Notes to Primary and Secondary Qualities in Early Modern Philosophy

1. Galileo is fascinated by light, but declines to say what he believes it might be; see Crombie 1972: 81–7.

2. This entry follows the standard conventions for citing works of Descartes. “CSM” stands for The Philosophical Writings of Descartes edited by John Cottingham. Robert Stoothoff,and Dugald Murdoch; “AT” stands for Oeuvres de Descartes, edited by John Adam and Paul Tannery.

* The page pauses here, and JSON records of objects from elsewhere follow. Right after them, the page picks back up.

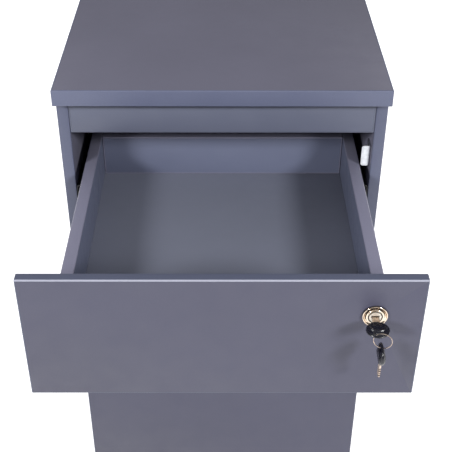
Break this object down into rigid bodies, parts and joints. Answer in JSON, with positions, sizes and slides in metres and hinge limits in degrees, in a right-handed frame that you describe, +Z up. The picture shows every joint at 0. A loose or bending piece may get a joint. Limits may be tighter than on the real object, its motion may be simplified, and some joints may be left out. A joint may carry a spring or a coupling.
{
  "type": "drawer pedestal",
  "caption": "Desk-high drawer pedestal with an overhanging top, a shallow open top drawer with a cam lock and keys, a second box drawer and a deep file drawer.",
  "frame": {"origin": "on the floor, at the middle of the footprint of the whole object as stored, with its top drawer open and its keys in the lock", "axes": "+Z up, +Y from the drawer fronts to the back, +X to the right as seen from the front"},
  "size_m": [0.4234, 0.798, 0.72],
  "materials": {
    "laminate": "slate blue-grey laminated particle board with matching edge bands, matt with a faint pebble",
    "slide_black": "black electrocoated steel, satin",
    "zinc_plate": "zinc-plated steel, satin",
    "lock_nickel": "bright nickel plate over zinc die-casting",
    "key_nickel": "nickel-plated brass and steel wire, bright, lightly rubbed",
    "key_plastic": "black moulded plastic, satin to glossy",
    "foot_plastic": "black moulded plastic, matt"
  },
  "bodies": {
    "carcass": {"top_panel": "laminate", "left_side_panel": "laminate", "right_side_panel": "laminate", "bottom_panel": "laminate", "back_panel": "laminate", "top_front_rail": "laminate", "front_left_foot": "foot_plastic", "front_right_foot": "foot_plastic", "rear_left_foot": "foot_plastic", "rear_right_foot": "foot_plastic", "strike_plate": "zinc_plate", "strike_screw_lower": "zinc_plate", "strike_screw_upper": "zinc_plate", "top_drawer_left_cabinet_member": "slide_black", "top_drawer_right_cabinet_member": "slide_black", "middle_drawer_left_cabinet_member": "slide_black", "middle_drawer_right_cabinet_member": "slide_black", "file_drawer_left_cabinet_member": "slide_black", "file_drawer_right_cabinet_member": "slide_black"},
    "top_drawer": {"top_drawer_front": "laminate", "top_drawer_left_wall": "laminate", "top_drawer_right_wall": "laminate", "top_drawer_back_wall": "laminate", "top_drawer_floor": "laminate", "top_drawer_left_drawer_member": "slide_black", "top_drawer_right_drawer_member": "slide_black", "escutcheon_ring": "lock_nickel", "lock_cylinder": "lock_nickel", "lock_nut": "zinc_plate"},
    "top_drawer_left_intermediate": {"top_drawer_left_intermediate_member": "slide_black"},
    "top_drawer_right_intermediate": {"top_drawer_right_intermediate_member": "slide_black"},
    "middle_drawer": {"middle_drawer_front": "laminate", "middle_drawer_left_wall": "laminate", "middle_drawer_right_wall": "laminate", "middle_drawer_back_wall": "laminate", "middle_drawer_floor": "laminate", "middle_drawer_left_drawer_member": "slide_black", "middle_drawer_right_drawer_member": "slide_black"},
    "middle_drawer_left_intermediate": {"middle_drawer_left_intermediate_member": "slide_black"},
    "middle_drawer_right_intermediate": {"middle_drawer_right_intermediate_member": "slide_black"},
    "file_drawer": {"file_drawer_front": "laminate", "file_drawer_left_wall": "laminate", "file_drawer_right_wall": "laminate", "file_drawer_back_wall": "laminate", "file_drawer_floor": "laminate", "file_drawer_left_drawer_member": "slide_black", "file_drawer_right_drawer_member": "slide_black"},
    "file_drawer_left_intermediate": {"file_drawer_left_intermediate_member": "slide_black"},
    "file_drawer_right_intermediate": {"file_drawer_right_intermediate_member": "slide_black"},
    "plug": {"lock_plug": "lock_nickel", "lock_cam": "zinc_plate", "cam_screw": "zinc_plate"},
    "key": {"key_blade": "key_nickel", "key_bow": "key_plastic"},
    "ring": {"split_ring": "key_nickel"},
    "spare_key": {"spare_key_blade": "key_nickel", "spare_key_bow": "key_plastic"}
  },
  "joints": [
    {"name": "top_drawer_slide", "type": "slide", "parent": "carcass", "child": "top_drawer", "axis": [0, -1, 0], "range_m": [-0.301, 0.097]},
    {"name": "top_drawer_left_intermediate_slide", "type": "slide", "parent": "carcass", "child": "top_drawer_left_intermediate", "axis": [0, -1, 0], "range_m": [-0.1505, 0.0485]},
    {"name": "top_drawer_right_intermediate_slide", "type": "slide", "parent": "carcass", "child": "top_drawer_right_intermediate", "axis": [0, -1, 0], "range_m": [-0.1505, 0.0485]},
    {"name": "middle_drawer_slide", "type": "slide", "parent": "carcass", "child": "middle_drawer", "axis": [0, -1, 0], "range_m": [0, 0.398]},
    {"name": "middle_drawer_left_intermediate_slide", "type": "slide", "parent": "carcass", "child": "middle_drawer_left_intermediate", "axis": [0, -1, 0], "range_m": [0, 0.199]},
    {"name": "middle_drawer_right_intermediate_slide", "type": "slide", "parent": "carcass", "child": "middle_drawer_right_intermediate", "axis": [0, -1, 0], "range_m": [0, 0.199]},
    {"name": "file_drawer_slide", "type": "slide", "parent": "carcass", "child": "file_drawer", "axis": [0, -1, 0], "range_m": [0, 0.398]},
    {"name": "file_drawer_left_intermediate_slide", "type": "slide", "parent": "carcass", "child": "file_drawer_left_intermediate", "axis": [0, -1, 0], "range_m": [0, 0.199]},
    {"name": "file_drawer_right_intermediate_slide", "type": "slide", "parent": "carcass", "child": "file_drawer_right_intermediate", "axis": [0, -1, 0], "range_m": [0, 0.199]},
    {"name": "lock_turn", "type": "hinge", "parent": "top_drawer", "child": "plug", "pos_m": [0.1583, -0.35498, 0.6158], "axis": [0, 1, 0], "range_deg": [0, 90]},
    {"name": "key_withdraw", "type": "slide", "parent": "plug", "child": "key", "axis": [0, -1, 0], "range_m": [0, 0.014]},
    {"name": "ring_hang", "type": "hinge", "parent": "key", "child": "ring", "pos_m": [0.1583, -0.38538, 0.6158], "axis": [0, 1, 0], "range_deg": [-90, 0]},
    {"name": "spare_key_swing", "type": "hinge", "parent": "ring", "child": "spare_key", "pos_m": [0.1628, -0.38682, 0.5995], "axis": [0.9659, -0.2588, 0], "range_deg": [-60, 25]}
  ],
  "couplings": [
    {"joint": "top_drawer_left_intermediate_slide", "follows": "top_drawer_slide", "ratio": 0.5},
    {"joint": "top_drawer_right_intermediate_slide", "follows": "top_drawer_slide", "ratio": 0.5},
    {"joint": "middle_drawer_left_intermediate_slide", "follows": "middle_drawer_slide", "ratio": 0.5},
    {"joint": "middle_drawer_right_intermediate_slide", "follows": "middle_drawer_slide", "ratio": 0.5},
    {"joint": "file_drawer_left_intermediate_slide", "follows": "file_drawer_slide", "ratio": 0.5},
    {"joint": "file_drawer_right_intermediate_slide", "follows": "file_drawer_slide", "ratio": 0.5},
    {"joint": "ring_hang", "follows": "lock_turn", "ratio": -1}
  ]
}
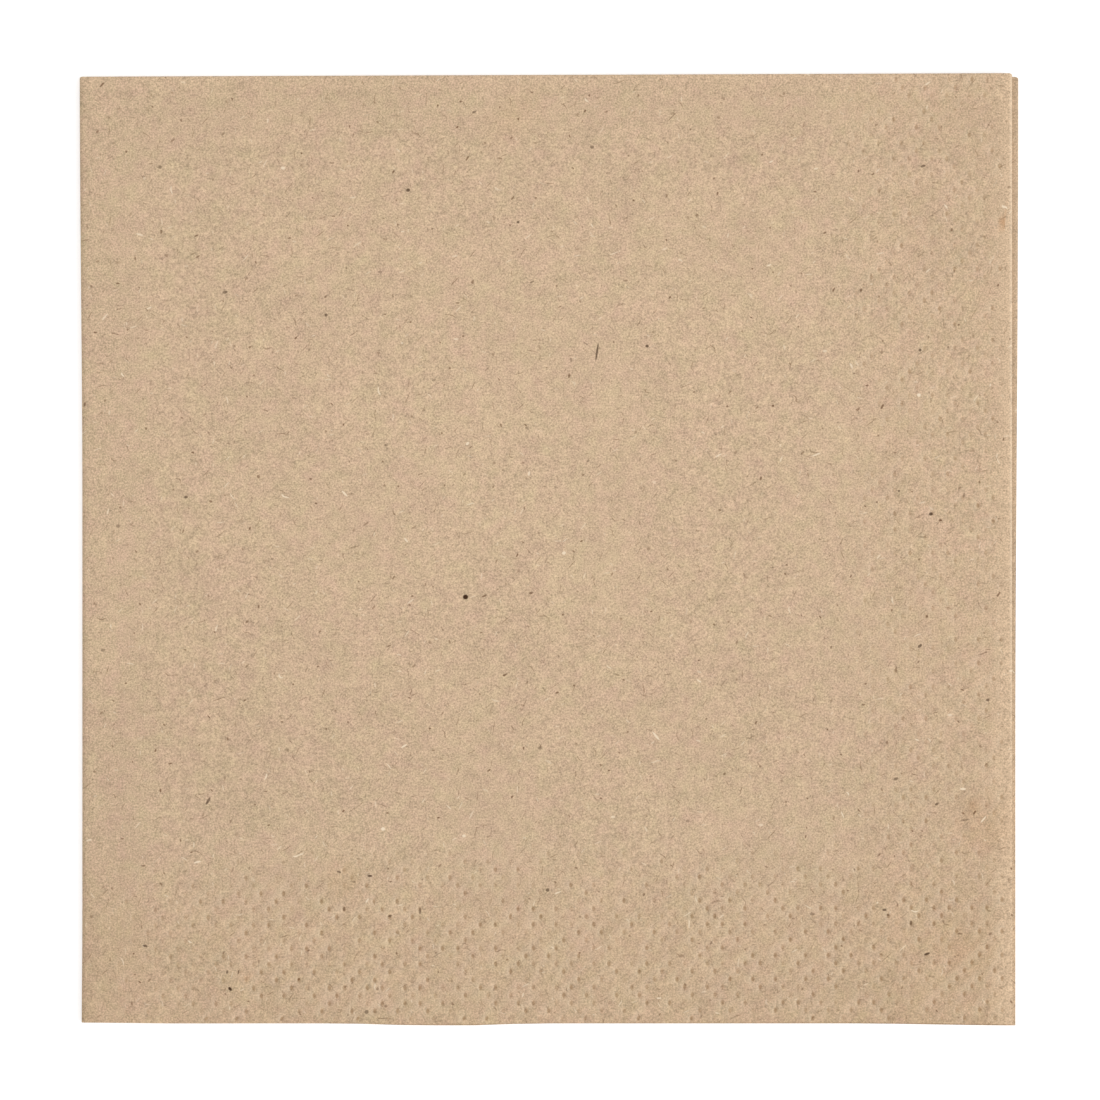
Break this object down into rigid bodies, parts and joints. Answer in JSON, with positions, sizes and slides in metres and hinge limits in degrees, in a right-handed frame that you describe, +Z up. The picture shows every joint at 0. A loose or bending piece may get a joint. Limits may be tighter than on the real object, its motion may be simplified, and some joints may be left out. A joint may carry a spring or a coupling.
{
  "type": "paper napkin",
  "caption": "Square napkin of brown recycled tissue paper, folded in half and in half again, with an embossed border.",
  "frame": {"origin": "middle of the footprint, on the surface that the napkin lies on", "axes": "+Z up out of the upper face; +Y towards the first fold; +X away from the second fold, towards the open edge"},
  "size_m": [0.1634, 0.1658, 0.0016],
  "materials": {
    "recycled_tissue": "matt brown recycled tissue with fine fibres"
  },
  "bodies": {
    "root": {"napkin": "recycled_tissue"}
  },
  "joints": []
}
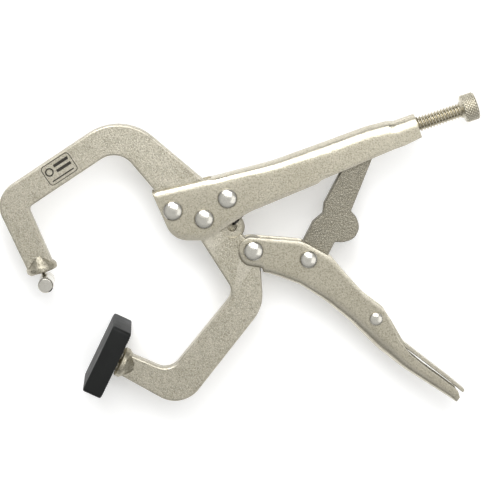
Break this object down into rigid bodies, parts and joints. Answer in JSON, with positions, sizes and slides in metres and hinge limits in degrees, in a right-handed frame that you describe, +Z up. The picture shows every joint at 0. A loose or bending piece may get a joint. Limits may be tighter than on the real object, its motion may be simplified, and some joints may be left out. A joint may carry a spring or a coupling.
{
  "type": "locking c-clamp pliers",
  "caption": "Locking C-clamp pliers: deep bent jaws with a swivel bar foot and a swivel square pad, toggle-linked handles, adjusting screw and release lever.",
  "frame": {"origin": "middle of the footprint, at the bottom of the pad on which the tool lies", "axes": "+X from the jaws to the adjusting knob's end, +Y from the lower handle to the upper one, +Z up through the tool's thickness"},
  "size_m": [0.191, 0.1248, 0.029],
  "materials": {
    "nickel_forging": "satin nickel plate over a grainy forging",
    "nickel_sheet": "satin nickel plate over pressed sheet",
    "link_steel": "dull nickel plate, coarser grain",
    "bright_steel": "bright nickel plate",
    "screw_zinc": "zinc plated machined steel",
    "spring_wire": "oiled dark spring wire",
    "black_pad": "satin black moulded cover"
  },
  "bodies": {
    "upper_handle": {"upper_handle": "nickel_sheet", "fixed_jaw": "nickel_forging", "front_jaw_rivet": "bright_steel", "rear_jaw_rivet": "bright_steel", "main_pivot_rivet": "bright_steel", "upper_socket_ring": "bright_steel", "return_spring": "spring_wire"},
    "lower_jaw": {"lower_jaw": "nickel_forging", "handle_pivot_rivet": "bright_steel", "lower_socket_ring": "bright_steel"},
    "lower_handle": {"lower_handle": "nickel_sheet", "link_rivet": "bright_steel", "lever_rivet": "bright_steel"},
    "toggle_link": {"toggle_link": "link_steel"},
    "release_lever": {"release_lever": "nickel_sheet"},
    "screw": {"adjusting_screw": "screw_zinc"},
    "knob": {"adjusting_knob": "screw_zinc"},
    "upper_stud": {"upper_ball_stud": "bright_steel"},
    "bar_foot": {"bar_foot": "bright_steel"},
    "lower_stud": {"lower_ball_stud": "bright_steel"},
    "pad": {"pad_plate": "screw_zinc", "pad_cover": "black_pad"}
  },
  "joints": [
    {"name": "jaw_close", "type": "hinge", "parent": "upper_handle", "child": "lower_jaw", "pos_m": [-0.01465, 0.01302, 0.0145], "axis": [0, 0, -1], "range_deg": [0, 25], "stiffness_Nm_per_rad": 0.05, "springref_deg": -57.3, "deforming": ["return_spring"]},
    {"name": "handle_close", "type": "hinge", "parent": "lower_jaw", "child": "lower_handle", "pos_m": [0.00495, 0.00002, 0.0145], "axis": [0, 0, 1], "range_deg": [0, 76.5]},
    {"name": "link_swing", "type": "hinge", "parent": "lower_handle", "child": "toggle_link", "pos_m": [0.02695, -0.00358, 0.0145], "axis": [0, 0, -1], "range_deg": [0, 71]},
    {"name": "lever_press", "type": "hinge", "parent": "lower_handle", "child": "release_lever", "pos_m": [0.05419, -0.02797, 0.0145], "axis": [0, 0, -1], "range_deg": [-8, 3]},
    {"name": "screw_travel", "type": "slide", "parent": "upper_handle", "child": "screw", "axis": [0.9494, 0.314, 0], "range_m": [-0.00254, 0.01016]},
    {"name": "screw_turn", "type": "hinge", "parent": "screw", "child": "knob", "pos_m": [0.07778, 0.05201, 0.0145], "axis": [0.9494, 0.314, 0], "range_deg": [-721, 2881]},
    {"name": "upper_swivel_tilt", "type": "hinge", "parent": "upper_handle", "child": "upper_stud", "pos_m": [-0.0797, -0.00549, 0.0145], "axis": [0, 0, 1], "range_deg": [-12, 12]},
    {"name": "bar_spin", "type": "hinge", "parent": "upper_stud", "child": "bar_foot", "pos_m": [-0.07757, -0.01278, 0.0145], "axis": [0.2807, -0.9598, 0], "continuous": true},
    {"name": "lower_swivel_tilt", "type": "hinge", "parent": "lower_jaw", "child": "lower_stud", "pos_m": [-0.04626, -0.04628, 0.0145], "axis": [0, 0, 1], "range_deg": [-12, 12]},
    {"name": "pad_spin", "type": "hinge", "parent": "lower_stud", "child": "pad", "pos_m": [-0.04879, -0.04506, 0.0145], "axis": [-0.9003, 0.4352, 0], "continuous": true}
  ],
  "couplings": [
    {"joint": "handle_close", "follows": "jaw_close", "ratio": 2.901},
    {"joint": "link_swing", "follows": "jaw_close", "ratio": 2.688},
    {"joint": "screw_turn", "follows": "screw_travel", "rad_per_m": 4947.4}
  ]
}
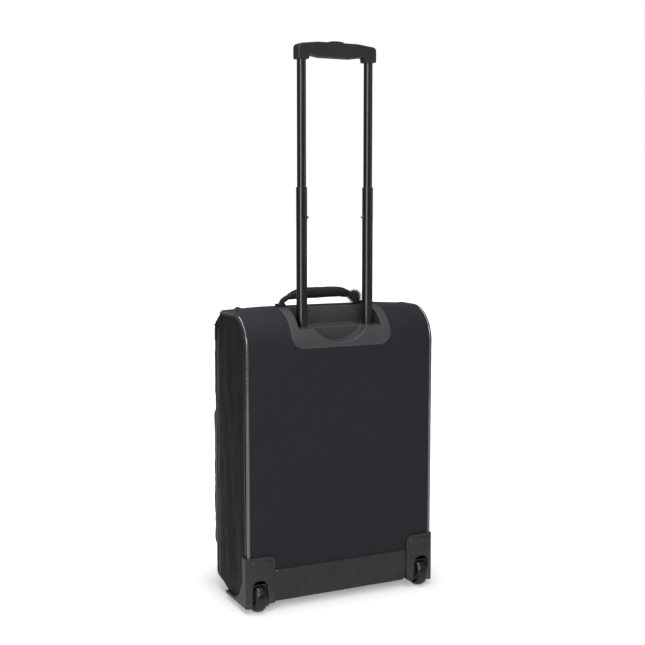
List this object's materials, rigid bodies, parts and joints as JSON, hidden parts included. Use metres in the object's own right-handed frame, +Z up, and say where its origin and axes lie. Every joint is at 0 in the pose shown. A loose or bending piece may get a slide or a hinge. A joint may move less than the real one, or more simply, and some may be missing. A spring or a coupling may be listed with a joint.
{
  "type": "softside upright suitcase",
  "caption": "Soft-sided wheeled cabin suitcase with a telescopic handle, rear wheels, zipped front lid with pockets and a top carry handle.",
  "frame": {"origin": "on the floor, under the middle of the whole object's footprint", "axes": "+Z up, +Y towards the back (handle and wheels), -Y towards the lid, +X to the right seen from the front"},
  "size_m": [0.3684, 0.2232, 0.9748],
  "materials": {
    "nylon": "fine plain-weave nylon, bluish black, slight sheen",
    "lining": "light woven lining cloth",
    "leatherette": "smooth grained vinyl, semi-gloss",
    "moulded_plastic": "fine textured injection moulding",
    "grip_plastic": "smooth satin moulding",
    "gloss_plastic": "polished moulding",
    "tube_metal": "gloss black anodised and lacquered aluminium tube",
    "steel": "plain zinc-plated steel",
    "tyre": "polyurethane tread",
    "zip": "coil zip on woven tape",
    "zip_metal": "black lacquered zinc casting",
    "webbing": "ribbed nylon webbing",
    "fur": "short synthetic pile"
  },
  "bodies": {
    "case": {"back_panel": "nylon", "base_screws": "steel", "bottom_panel": "nylon", "carry_handle_anchors": "moulded_plastic", "front_feet": "moulded_plastic", "handle_housing": "moulded_plastic", "kick_plate": "leatherette", "lining_panel": "lining", "outer_tube_left": "tube_metal", "outer_tube_right": "tube_metal", "packing_straps": "webbing", "piping_left": "leatherette", "piping_right": "leatherette", "side_panel_left": "nylon", "side_panel_right": "nylon", "top_panel": "nylon", "tube_bracket": "moulded_plastic", "tube_collars": "gloss_plastic", "tube_feet": "moulded_plastic", "wheel_axles": "steel", "wheel_housing_left": "moulded_plastic", "wheel_housing_right": "moulded_plastic", "zip_chain_case": "zip"},
    "lid": {"lid_gusset": "nylon", "lid_front_panel": "nylon", "zip_chain_lid": "zip", "pocket_main": "nylon", "pocket_upper": "nylon", "pocket_zip_chains": "zip"},
    "mid_stage": {"mid_tube_left": "tube_metal", "mid_tube_right": "tube_metal", "mid_collars": "gloss_plastic", "mid_plugs": "gloss_plastic", "lock_pin_tips": "steel"},
    "inner_stage": {"inner_tube_left": "tube_metal", "inner_tube_right": "tube_metal", "inner_plugs": "gloss_plastic", "grip_body": "grip_plastic", "grip_underside": "grip_plastic"},
    "release": {"release_button": "gloss_plastic", "release_yoke": "steel"},
    "lock_pin_left": {"lock_pin_left": "steel"},
    "lock_pin_right": {"lock_pin_right": "steel"},
    "wheel_left": {"wheel_tyre_left": "tyre", "wheel_hub_left": "gloss_plastic", "wheel_bearings_left": "steel"},
    "wheel_right": {"wheel_tyre_right": "tyre", "wheel_hub_right": "gloss_plastic", "wheel_bearings_right": "steel"},
    "carry_handle": {"carry_handle_strap": "webbing", "carry_handle_sleeve": "webbing", "pompom": "fur"},
    "zip_slider_top": {"zip_slider_top": "zip_metal"},
    "zip_slider_side": {"zip_slider_side": "zip_metal"},
    "pocket_slider_main": {"pocket_slider_main": "zip_metal"},
    "pocket_slider_upper": {"pocket_slider_upper": "zip_metal"},
    "zip_pull_top": {"zip_pull_top": "zip_metal"},
    "zip_pull_side": {"zip_pull_side": "zip_metal"},
    "pocket_pull_main": {"pocket_pull_main": "zip_metal"},
    "pocket_pull_upper": {"pocket_pull_upper": "zip_metal"}
  },
  "joints": [
    {"name": "lid_hinge", "type": "hinge", "parent": "case", "child": "lid", "pos_m": [-0.1805, -0.0414, 0.26], "axis": [0, 0, -1], "range_deg": [0, 175]},
    {"name": "mid_slide", "type": "slide", "parent": "case", "child": "mid_stage", "axis": [0, 0, 1], "range_m": [-0.24, 0]},
    {"name": "inner_slide", "type": "slide", "parent": "mid_stage", "child": "inner_stage", "axis": [0, 0, 1], "range_m": [-0.213, 0]},
    {"name": "button_press", "type": "slide", "parent": "inner_stage", "child": "release", "axis": [0, 0, 1], "range_m": [-0.004, 0], "stiffness_N_per_m": 1500, "springref_m": 0.004},
    {"name": "lock_pin_left_slide", "type": "slide", "parent": "inner_stage", "child": "lock_pin_left", "axis": [-1, 0, 0], "range_m": [0, 0.0035]},
    {"name": "wheel_left_spin", "type": "hinge", "parent": "case", "child": "wheel_left", "pos_m": [-0.1595, 0.0866, 0.025], "axis": [1, 0, 0], "continuous": true},
    {"name": "lock_pin_right_slide", "type": "slide", "parent": "inner_stage", "child": "lock_pin_right", "axis": [1, 0, 0], "range_m": [0, 0.0035]},
    {"name": "wheel_right_spin", "type": "hinge", "parent": "case", "child": "wheel_right", "pos_m": [0.1595, 0.0866, 0.025], "axis": [1, 0, 0], "continuous": true},
    {"name": "carry_fold", "type": "hinge", "parent": "case", "child": "carry_handle", "pos_m": [0, 0.0046, 0.52], "axis": [1, 0, 0], "range_deg": [-5, 60]},
    {"name": "zip_top_slide", "type": "slide", "parent": "lid", "child": "zip_slider_top", "axis": [1, 0, 0], "range_m": [-0.28, 0]},
    {"name": "zip_top_pull_swing", "type": "hinge", "parent": "zip_slider_top", "child": "zip_pull_top", "pos_m": [0.14, -0.04373, 0.51422], "axis": [-1, 0, 0], "range_deg": [0, 170]},
    {"name": "zip_side_slide", "type": "slide", "parent": "lid", "child": "zip_slider_side", "axis": [0, 0, 1], "range_m": [-0.35, 0]},
    {"name": "zip_side_pull_swing", "type": "hinge", "parent": "zip_slider_side", "child": "zip_pull_side", "pos_m": [0.183, -0.0414, 0.486], "axis": [0, -1, 0], "range_deg": [0, 170]},
    {"name": "pocket_main_zip_slide", "type": "slide", "parent": "lid", "child": "pocket_slider_main", "axis": [1, 0, 0], "range_m": [-0.28, 0]},
    {"name": "pocket_main_pull_swing", "type": "hinge", "parent": "pocket_slider_main", "child": "pocket_pull_main", "pos_m": [0.14, -0.1104, 0.316], "axis": [-1, 0, 0], "range_deg": [0, 170]},
    {"name": "pocket_upper_zip_slide", "type": "slide", "parent": "lid", "child": "pocket_slider_upper", "axis": [1, 0, 0], "range_m": [-0.28, 0]},
    {"name": "pocket_upper_pull_swing", "type": "hinge", "parent": "pocket_slider_upper", "child": "pocket_pull_upper", "pos_m": [0.14, -0.1044, 0.432], "axis": [-1, 0, 0], "range_deg": [0, 170]}
  ],
  "couplings": [
    {"joint": "lock_pin_left_slide", "follows": "button_press", "ratio": -0.875},
    {"joint": "lock_pin_right_slide", "follows": "button_press", "ratio": -0.875}
  ]
}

3. “I have given an account of the various sizes, shapes, and motions which are to be found in bodies, and apart from these the only things which we perceive by our senses as being located outside us are light, colors [etc.]. And I have just demonstrated that there is nothing else in the objects—or at least we cannot apprehend them as being anything else—but certain dispositions depending on size, shape, and motion” (CSM 1.285; AT 8.323).

4. Simmons (2003) argues that in Descartes’ psychology, the basic division is between the intellect and the senses, not between two sorts of objects of sense perception.

5. The exception is original visual perception of two-dimensional non-Euclidean objects. It is triggered by impressions on the retina of which we are unaware (Reid 1764 [1997: 98–101]; Van Cleve 2015: 18–195; on Reid’s geometry of visibles, see Van Cleve 2015: 158–95).